:: Dataset extract ::

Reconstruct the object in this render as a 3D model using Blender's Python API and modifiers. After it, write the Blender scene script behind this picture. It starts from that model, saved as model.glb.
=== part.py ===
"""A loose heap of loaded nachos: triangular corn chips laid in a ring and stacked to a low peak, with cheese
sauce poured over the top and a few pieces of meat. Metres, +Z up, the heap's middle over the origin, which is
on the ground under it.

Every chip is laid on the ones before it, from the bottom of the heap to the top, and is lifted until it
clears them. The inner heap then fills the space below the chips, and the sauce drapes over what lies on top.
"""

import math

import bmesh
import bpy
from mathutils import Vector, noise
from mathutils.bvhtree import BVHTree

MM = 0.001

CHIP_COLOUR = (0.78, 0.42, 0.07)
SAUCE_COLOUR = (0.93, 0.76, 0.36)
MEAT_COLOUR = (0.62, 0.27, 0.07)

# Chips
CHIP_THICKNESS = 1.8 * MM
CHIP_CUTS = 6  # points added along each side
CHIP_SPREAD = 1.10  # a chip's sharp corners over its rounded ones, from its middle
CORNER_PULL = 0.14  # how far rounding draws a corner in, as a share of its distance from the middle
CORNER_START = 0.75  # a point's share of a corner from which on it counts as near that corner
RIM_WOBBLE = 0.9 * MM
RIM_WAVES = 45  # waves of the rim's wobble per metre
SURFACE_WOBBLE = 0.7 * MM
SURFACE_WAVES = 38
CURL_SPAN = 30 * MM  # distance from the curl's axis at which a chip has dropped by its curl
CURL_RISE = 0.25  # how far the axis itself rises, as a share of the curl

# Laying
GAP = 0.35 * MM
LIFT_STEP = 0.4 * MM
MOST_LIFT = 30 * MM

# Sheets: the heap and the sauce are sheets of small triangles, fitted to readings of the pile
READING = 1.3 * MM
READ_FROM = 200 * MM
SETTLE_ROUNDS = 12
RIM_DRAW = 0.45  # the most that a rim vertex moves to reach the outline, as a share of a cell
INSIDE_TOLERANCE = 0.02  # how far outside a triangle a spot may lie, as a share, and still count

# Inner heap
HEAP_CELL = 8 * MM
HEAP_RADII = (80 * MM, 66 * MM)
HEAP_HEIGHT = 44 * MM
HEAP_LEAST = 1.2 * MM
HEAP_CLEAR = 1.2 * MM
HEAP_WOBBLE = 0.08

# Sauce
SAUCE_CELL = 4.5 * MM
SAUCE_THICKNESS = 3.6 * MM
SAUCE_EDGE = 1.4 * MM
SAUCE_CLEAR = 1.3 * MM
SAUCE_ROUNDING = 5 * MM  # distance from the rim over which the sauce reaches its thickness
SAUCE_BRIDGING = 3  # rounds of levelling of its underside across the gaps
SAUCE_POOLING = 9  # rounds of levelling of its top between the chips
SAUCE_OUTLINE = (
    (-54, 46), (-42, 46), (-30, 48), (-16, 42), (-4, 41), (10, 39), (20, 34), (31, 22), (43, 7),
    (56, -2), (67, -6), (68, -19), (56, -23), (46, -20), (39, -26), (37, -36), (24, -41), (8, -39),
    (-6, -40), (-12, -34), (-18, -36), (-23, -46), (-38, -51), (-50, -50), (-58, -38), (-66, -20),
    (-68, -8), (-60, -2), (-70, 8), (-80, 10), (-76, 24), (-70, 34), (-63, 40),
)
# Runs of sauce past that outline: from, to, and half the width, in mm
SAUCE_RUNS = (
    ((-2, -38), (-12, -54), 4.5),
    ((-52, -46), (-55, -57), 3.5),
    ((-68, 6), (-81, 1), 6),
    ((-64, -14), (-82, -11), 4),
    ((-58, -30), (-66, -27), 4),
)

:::

**Work to do**
Copy all lines in the listing above where the string "that" appears.

**Exercise solution**
Reconstruct the object in this render as a 3D model using Blender's Python API and modifiers. After it, write the Blender scene script behind this picture. It starts from that model, saved as model.glb.
CORNER_START = 0.75  # a point's share of a corner from which on it counts as near that corner
RIM_DRAW = 0.45  # the most that a rim vertex moves to reach the outline, as a share of a cell
# Runs of sauce past that outline: from, to, and half the width, in mm